:: Written problem ::
Copy out all the records, word for word.

:: Source material ::

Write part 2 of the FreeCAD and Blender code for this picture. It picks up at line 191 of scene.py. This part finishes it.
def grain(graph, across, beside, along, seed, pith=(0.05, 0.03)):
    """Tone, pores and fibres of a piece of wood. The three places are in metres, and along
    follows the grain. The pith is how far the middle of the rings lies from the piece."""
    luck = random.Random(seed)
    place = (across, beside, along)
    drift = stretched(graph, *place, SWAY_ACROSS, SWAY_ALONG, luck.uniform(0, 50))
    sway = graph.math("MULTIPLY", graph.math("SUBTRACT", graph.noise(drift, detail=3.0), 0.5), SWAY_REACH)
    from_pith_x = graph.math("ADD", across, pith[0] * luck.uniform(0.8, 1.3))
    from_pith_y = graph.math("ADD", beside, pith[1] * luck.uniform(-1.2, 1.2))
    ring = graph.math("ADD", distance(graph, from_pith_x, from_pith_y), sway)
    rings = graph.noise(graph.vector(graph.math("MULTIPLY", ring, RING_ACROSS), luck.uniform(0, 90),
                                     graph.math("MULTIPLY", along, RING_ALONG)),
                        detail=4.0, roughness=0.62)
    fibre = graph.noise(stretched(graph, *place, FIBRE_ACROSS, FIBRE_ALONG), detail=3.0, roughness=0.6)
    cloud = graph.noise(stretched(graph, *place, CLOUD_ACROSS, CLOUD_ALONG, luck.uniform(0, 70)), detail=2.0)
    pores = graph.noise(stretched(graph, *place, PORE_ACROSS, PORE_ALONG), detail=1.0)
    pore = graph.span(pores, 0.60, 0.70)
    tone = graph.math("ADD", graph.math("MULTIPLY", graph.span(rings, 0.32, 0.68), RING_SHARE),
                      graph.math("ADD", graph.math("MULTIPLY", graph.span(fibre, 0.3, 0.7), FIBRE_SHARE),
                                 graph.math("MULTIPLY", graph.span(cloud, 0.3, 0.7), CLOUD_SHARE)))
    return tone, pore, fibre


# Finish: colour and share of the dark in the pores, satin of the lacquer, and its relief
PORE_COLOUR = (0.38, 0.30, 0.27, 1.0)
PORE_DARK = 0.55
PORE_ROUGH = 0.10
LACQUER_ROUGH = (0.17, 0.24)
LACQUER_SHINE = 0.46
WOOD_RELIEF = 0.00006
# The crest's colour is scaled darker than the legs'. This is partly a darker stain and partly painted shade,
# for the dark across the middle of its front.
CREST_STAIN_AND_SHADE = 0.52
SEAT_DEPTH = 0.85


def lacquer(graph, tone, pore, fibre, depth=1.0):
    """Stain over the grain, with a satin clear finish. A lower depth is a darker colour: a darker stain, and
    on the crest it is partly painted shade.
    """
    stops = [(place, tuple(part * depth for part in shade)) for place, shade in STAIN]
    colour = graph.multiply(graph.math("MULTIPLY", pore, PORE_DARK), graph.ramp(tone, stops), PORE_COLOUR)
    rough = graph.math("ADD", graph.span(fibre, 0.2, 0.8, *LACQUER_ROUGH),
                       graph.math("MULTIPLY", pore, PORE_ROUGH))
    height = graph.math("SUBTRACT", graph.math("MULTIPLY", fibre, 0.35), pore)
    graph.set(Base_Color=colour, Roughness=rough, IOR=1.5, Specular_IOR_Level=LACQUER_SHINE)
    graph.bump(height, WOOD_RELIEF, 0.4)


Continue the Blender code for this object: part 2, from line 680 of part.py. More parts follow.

:: Full answer ::
Write part 2 of the FreeCAD and Blender code for this picture. It picks up at line 191 of scene.py. This part finishes it.
def grain(graph, across, beside, along, seed, pith=(0.05, 0.03)):
    """Tone, pores and fibres of a piece of wood. The three places are in metres, and along
    follows the grain. The pith is how far the middle of the rings lies from the piece."""
    luck = random.Random(seed)
    place = (across, beside, along)
    drift = stretched(graph, *place, SWAY_ACROSS, SWAY_ALONG, luck.uniform(0, 50))
    sway = graph.math("MULTIPLY", graph.math("SUBTRACT", graph.noise(drift, detail=3.0), 0.5), SWAY_REACH)
    from_pith_x = graph.math("ADD", across, pith[0] * luck.uniform(0.8, 1.3))
    from_pith_y = graph.math("ADD", beside, pith[1] * luck.uniform(-1.2, 1.2))
    ring = graph.math("ADD", distance(graph, from_pith_x, from_pith_y), sway)
    rings = graph.noise(graph.vector(graph.math("MULTIPLY", ring, RING_ACROSS), luck.uniform(0, 90),
                                     graph.math("MULTIPLY", along, RING_ALONG)),
                        detail=4.0, roughness=0.62)
    fibre = graph.noise(stretched(graph, *place, FIBRE_ACROSS, FIBRE_ALONG), detail=3.0, roughness=0.6)
    cloud = graph.noise(stretched(graph, *place, CLOUD_ACROSS, CLOUD_ALONG, luck.uniform(0, 70)), detail=2.0)
    pores = graph.noise(stretched(graph, *place, PORE_ACROSS, PORE_ALONG), detail=1.0)
    pore = graph.span(pores, 0.60, 0.70)
    tone = graph.math("ADD", graph.math("MULTIPLY", graph.span(rings, 0.32, 0.68), RING_SHARE),
                      graph.math("ADD", graph.math("MULTIPLY", graph.span(fibre, 0.3, 0.7), FIBRE_SHARE),
                                 graph.math("MULTIPLY", graph.span(cloud, 0.3, 0.7), CLOUD_SHARE)))
    return tone, pore, fibre


# Finish: colour and share of the dark in the pores, satin of the lacquer, and its relief
PORE_COLOUR = (0.38, 0.30, 0.27, 1.0)
PORE_DARK = 0.55
PORE_ROUGH = 0.10
LACQUER_ROUGH = (0.17, 0.24)
LACQUER_SHINE = 0.46
WOOD_RELIEF = 0.00006
# The crest's colour is scaled darker than the legs'. This is partly a darker stain and partly painted shade,
# for the dark across the middle of its front.
CREST_STAIN_AND_SHADE = 0.52
SEAT_DEPTH = 0.85


def lacquer(graph, tone, pore, fibre, depth=1.0):
    """Stain over the grain, with a satin clear finish. A lower depth is a darker colour: a darker stain, and
    on the crest it is partly painted shade.
    """
    stops = [(place, tuple(part * depth for part in shade)) for place, shade in STAIN]
    colour = graph.multiply(graph.math("MULTIPLY", pore, PORE_DARK), graph.ramp(tone, stops), PORE_COLOUR)
    rough = graph.math("ADD", graph.span(fibre, 0.2, 0.8, *LACQUER_ROUGH),
                       graph.math("MULTIPLY", pore, PORE_ROUGH))
    height = graph.math("SUBTRACT", graph.math("MULTIPLY", fibre, 0.35), pore)
    graph.set(Base_Color=colour, Roughness=rough, IOR=1.5, Specular_IOR_Level=LACQUER_SHINE)
    graph.bump(height, WOOD_RELIEF, 0.4)


Continue the Blender code for this object: part 2, from line 680 of part.py. More parts follow.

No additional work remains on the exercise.